• [SUPPLIED INFORMATION]
........
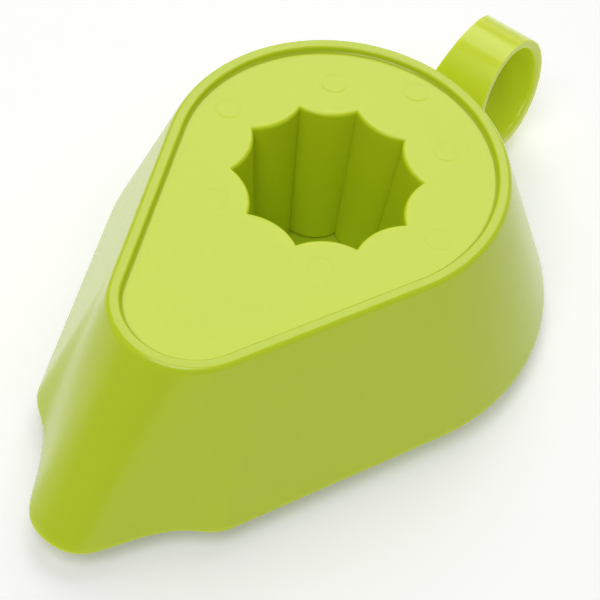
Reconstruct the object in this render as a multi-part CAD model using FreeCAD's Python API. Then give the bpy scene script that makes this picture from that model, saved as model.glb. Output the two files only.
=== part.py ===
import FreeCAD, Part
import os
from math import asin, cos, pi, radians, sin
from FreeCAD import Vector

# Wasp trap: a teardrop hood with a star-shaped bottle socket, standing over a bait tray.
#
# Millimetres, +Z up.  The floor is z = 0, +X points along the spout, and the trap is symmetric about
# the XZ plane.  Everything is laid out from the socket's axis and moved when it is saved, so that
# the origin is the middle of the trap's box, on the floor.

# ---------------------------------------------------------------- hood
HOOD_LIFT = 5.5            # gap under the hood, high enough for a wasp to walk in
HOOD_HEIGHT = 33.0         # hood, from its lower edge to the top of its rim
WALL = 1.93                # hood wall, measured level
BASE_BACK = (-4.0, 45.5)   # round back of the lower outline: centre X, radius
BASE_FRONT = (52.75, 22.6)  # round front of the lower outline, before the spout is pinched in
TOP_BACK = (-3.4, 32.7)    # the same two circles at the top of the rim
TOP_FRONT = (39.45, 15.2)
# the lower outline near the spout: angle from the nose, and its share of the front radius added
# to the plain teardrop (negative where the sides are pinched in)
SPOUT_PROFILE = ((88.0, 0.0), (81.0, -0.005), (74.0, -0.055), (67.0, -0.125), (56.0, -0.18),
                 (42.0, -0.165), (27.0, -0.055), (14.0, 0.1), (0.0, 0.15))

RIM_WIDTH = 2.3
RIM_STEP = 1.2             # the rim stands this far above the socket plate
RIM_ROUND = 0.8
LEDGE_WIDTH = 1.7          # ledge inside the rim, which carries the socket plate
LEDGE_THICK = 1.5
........
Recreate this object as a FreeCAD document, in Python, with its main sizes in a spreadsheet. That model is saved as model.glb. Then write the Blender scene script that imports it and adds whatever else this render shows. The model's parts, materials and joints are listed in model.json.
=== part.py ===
........
• [SHORT TASK]
Copy exactly the lines from the line with "Reconstruct the object" up to and including the line with "# the origin", and no other lines.

• [WORKED ANSWER]
Reconstruct the object in this render as a multi-part CAD model using FreeCAD's Python API. Then give the bpy scene script that makes this picture from that model, saved as model.glb. Output the two files only.
=== part.py ===
import FreeCAD, Part
import os
from math import asin, cos, pi, radians, sin
from FreeCAD import Vector

# Wasp trap: a teardrop hood with a star-shaped bottle socket, standing over a bait tray.
#
# Millimetres, +Z up.  The floor is z = 0, +X points along the spout, and the trap is symmetric about
# the XZ plane.  Everything is laid out from the socket's axis and moved when it is saved, so that
# the origin is the middle of the trap's box, on the floor.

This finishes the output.